_SET PROBLEM:_ Look through the records that follow. Copy every line containing the word "materials".

_RECORDS:_
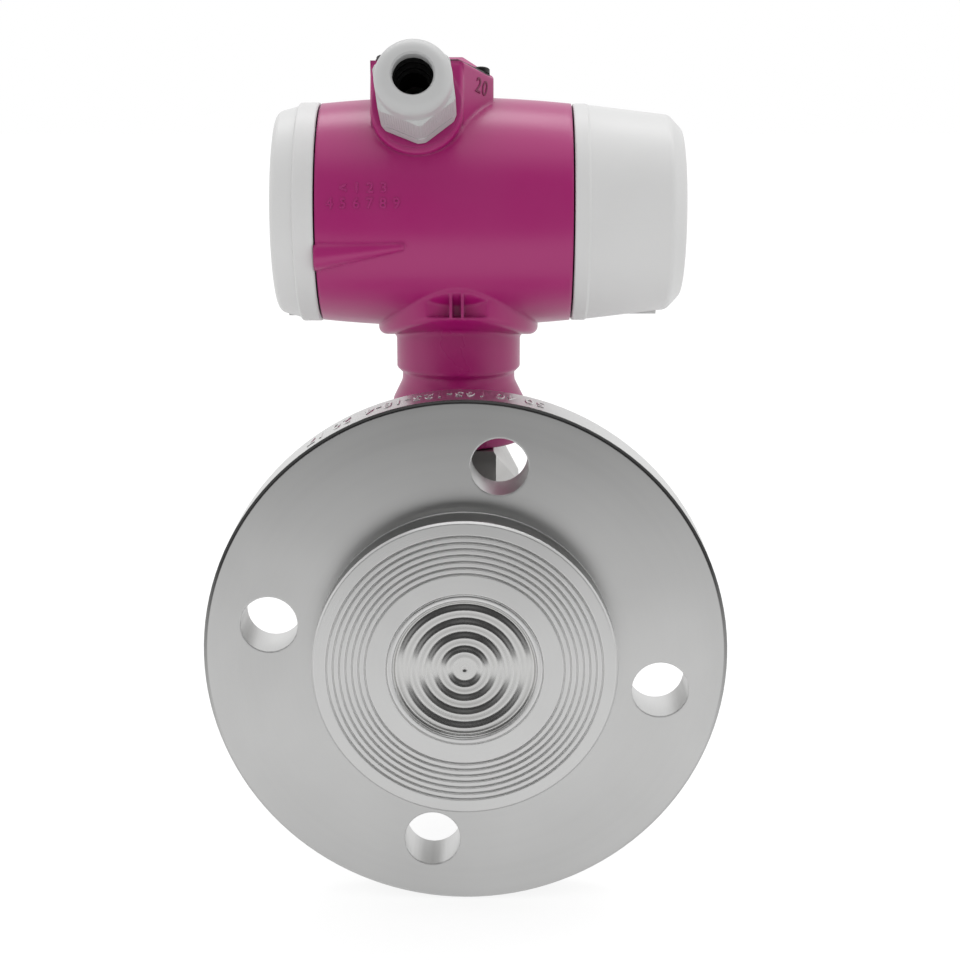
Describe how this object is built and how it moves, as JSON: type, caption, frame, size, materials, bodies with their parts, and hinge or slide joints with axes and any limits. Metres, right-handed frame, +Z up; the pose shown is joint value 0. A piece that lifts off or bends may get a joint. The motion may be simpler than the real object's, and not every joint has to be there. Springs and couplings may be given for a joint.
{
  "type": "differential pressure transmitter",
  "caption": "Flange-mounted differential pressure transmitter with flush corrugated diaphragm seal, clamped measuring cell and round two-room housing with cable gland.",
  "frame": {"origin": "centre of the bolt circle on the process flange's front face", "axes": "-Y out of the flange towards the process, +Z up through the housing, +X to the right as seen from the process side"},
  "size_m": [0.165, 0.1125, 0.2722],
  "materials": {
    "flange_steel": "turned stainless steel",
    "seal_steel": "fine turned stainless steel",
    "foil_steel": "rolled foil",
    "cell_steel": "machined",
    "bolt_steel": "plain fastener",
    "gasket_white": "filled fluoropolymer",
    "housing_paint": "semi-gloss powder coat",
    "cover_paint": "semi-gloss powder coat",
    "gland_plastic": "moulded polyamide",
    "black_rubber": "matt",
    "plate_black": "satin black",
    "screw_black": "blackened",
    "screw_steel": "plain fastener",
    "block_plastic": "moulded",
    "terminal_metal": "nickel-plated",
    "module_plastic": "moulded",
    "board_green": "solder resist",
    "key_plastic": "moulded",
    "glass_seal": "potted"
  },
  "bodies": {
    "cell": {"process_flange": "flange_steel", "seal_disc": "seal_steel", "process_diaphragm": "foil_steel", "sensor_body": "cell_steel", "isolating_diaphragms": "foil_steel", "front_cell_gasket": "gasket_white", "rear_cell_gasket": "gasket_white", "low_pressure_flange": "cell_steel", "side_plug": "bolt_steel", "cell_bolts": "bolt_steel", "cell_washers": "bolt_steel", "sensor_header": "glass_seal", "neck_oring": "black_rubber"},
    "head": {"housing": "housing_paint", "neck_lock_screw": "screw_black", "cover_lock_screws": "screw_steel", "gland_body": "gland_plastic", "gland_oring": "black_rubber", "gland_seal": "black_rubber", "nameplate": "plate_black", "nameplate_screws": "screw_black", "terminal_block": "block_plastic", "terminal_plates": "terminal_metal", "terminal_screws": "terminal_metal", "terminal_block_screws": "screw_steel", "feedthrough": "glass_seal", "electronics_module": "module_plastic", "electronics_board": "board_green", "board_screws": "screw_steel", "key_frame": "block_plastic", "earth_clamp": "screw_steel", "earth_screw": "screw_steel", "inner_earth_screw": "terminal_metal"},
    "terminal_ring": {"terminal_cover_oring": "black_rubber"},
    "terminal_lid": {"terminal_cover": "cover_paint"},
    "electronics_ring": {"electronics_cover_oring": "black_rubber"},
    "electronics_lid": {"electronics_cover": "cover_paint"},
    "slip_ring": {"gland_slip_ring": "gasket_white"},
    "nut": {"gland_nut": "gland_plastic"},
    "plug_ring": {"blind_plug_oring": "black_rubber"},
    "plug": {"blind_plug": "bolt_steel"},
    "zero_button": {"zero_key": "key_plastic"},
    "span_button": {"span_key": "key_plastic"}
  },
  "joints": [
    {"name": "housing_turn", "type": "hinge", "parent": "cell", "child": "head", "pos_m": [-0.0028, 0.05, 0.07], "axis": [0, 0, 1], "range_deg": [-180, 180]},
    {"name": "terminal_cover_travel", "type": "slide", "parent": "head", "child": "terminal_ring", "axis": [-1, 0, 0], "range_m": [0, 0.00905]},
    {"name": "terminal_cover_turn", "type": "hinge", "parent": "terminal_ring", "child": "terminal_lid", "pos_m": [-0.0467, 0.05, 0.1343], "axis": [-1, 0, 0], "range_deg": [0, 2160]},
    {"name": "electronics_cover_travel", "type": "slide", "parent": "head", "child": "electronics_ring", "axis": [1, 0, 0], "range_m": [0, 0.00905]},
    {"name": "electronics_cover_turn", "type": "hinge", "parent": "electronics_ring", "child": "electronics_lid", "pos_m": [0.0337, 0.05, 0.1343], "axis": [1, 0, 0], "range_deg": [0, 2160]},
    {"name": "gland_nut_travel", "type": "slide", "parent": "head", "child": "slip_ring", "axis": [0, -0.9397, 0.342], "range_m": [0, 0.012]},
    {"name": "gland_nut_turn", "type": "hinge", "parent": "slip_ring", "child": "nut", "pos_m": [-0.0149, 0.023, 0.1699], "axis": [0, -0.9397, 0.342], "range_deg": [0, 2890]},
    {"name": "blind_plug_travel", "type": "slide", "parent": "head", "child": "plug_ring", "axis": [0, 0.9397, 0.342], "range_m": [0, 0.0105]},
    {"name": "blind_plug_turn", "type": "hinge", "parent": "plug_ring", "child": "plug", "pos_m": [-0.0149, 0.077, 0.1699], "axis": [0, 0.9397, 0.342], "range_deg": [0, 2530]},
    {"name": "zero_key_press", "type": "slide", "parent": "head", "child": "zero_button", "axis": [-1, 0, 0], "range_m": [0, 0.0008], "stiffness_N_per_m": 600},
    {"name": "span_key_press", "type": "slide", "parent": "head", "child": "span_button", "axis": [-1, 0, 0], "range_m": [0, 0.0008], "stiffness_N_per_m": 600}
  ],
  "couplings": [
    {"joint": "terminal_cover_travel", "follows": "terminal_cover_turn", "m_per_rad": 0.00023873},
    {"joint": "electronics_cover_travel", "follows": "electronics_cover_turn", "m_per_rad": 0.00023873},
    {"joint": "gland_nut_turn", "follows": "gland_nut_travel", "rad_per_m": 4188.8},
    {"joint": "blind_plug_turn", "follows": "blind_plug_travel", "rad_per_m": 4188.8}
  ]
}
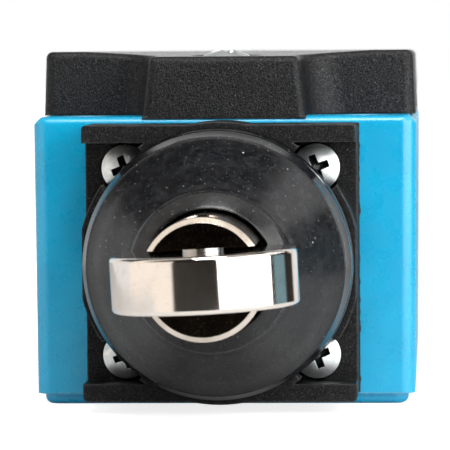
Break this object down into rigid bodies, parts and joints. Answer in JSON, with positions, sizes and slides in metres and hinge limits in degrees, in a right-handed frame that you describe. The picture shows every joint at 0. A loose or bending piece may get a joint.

==

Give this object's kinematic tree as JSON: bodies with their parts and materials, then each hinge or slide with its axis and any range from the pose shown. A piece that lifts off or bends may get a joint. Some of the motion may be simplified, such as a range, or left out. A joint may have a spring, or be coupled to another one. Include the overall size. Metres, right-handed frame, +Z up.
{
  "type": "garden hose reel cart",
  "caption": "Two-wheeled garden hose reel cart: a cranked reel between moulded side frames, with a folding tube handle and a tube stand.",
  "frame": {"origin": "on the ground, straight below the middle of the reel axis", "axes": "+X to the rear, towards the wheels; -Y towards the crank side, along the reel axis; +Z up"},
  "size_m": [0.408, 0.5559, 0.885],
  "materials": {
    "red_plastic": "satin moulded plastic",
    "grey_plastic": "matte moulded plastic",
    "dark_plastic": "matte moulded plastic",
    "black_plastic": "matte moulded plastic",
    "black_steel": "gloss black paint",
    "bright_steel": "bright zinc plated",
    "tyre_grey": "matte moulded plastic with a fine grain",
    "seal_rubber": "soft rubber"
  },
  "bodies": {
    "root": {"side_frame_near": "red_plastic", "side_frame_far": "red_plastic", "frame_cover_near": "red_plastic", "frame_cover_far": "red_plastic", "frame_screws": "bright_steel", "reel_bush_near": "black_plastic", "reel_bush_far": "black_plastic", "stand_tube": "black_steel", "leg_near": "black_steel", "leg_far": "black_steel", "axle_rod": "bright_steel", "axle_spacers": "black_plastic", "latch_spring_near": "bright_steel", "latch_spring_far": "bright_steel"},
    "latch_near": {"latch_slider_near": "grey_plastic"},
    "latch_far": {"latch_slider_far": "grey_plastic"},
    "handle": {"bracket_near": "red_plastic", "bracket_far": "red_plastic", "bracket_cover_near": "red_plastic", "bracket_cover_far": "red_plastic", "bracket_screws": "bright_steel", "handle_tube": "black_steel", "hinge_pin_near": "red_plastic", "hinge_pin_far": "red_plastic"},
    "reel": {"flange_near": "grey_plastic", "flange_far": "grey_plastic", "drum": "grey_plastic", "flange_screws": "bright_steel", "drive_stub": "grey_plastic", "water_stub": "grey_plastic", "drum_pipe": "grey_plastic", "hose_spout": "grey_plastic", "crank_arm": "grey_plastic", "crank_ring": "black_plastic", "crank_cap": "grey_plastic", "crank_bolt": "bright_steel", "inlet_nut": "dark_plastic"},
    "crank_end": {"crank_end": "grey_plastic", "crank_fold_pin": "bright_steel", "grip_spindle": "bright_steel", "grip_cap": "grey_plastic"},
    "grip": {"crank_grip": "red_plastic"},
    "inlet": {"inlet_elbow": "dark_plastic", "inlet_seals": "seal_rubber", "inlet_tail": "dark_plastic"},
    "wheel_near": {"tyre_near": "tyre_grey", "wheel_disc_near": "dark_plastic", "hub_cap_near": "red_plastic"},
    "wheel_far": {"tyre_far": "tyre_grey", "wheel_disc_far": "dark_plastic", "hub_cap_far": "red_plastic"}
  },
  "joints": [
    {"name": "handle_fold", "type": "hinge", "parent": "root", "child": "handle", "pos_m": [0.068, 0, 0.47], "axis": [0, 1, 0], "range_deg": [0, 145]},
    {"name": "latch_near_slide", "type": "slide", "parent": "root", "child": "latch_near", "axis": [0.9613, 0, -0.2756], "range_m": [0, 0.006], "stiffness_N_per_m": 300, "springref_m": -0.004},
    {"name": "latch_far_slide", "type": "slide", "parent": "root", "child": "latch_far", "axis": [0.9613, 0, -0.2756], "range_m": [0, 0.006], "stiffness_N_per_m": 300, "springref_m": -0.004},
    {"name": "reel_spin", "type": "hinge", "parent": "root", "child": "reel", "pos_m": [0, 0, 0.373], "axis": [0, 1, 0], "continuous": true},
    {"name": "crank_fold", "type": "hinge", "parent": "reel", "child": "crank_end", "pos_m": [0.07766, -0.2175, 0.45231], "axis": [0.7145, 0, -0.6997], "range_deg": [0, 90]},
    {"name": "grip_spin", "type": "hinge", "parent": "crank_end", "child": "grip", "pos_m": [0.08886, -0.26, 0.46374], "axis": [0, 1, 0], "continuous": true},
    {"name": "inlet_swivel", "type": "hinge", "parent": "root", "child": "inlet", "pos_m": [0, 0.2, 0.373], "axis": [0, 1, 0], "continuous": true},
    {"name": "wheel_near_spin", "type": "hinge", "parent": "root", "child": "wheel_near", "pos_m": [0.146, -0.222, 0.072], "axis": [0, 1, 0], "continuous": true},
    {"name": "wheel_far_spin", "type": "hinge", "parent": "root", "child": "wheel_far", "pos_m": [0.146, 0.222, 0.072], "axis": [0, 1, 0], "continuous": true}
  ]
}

_RESULT OF THIS TASK:_
Describe how this object is built and how it moves, as JSON: type, caption, frame, size, materials, bodies with their parts, and hinge or slide joints with axes and any limits. Metres, right-handed frame, +Z up; the pose shown is joint value 0. A piece that lifts off or bends may get a joint. The motion may be simpler than the real object's, and not every joint has to be there. Springs and couplings may be given for a joint.
  "materials": {
Give this object's kinematic tree as JSON: bodies with their parts and materials, then each hinge or slide with its axis and any range from the pose shown. A piece that lifts off or bends may get a joint. Some of the motion may be simplified, such as a range, or left out. A joint may have a spring, or be coupled to another one. Include the overall size. Metres, right-handed frame, +Z up.
  "materials": {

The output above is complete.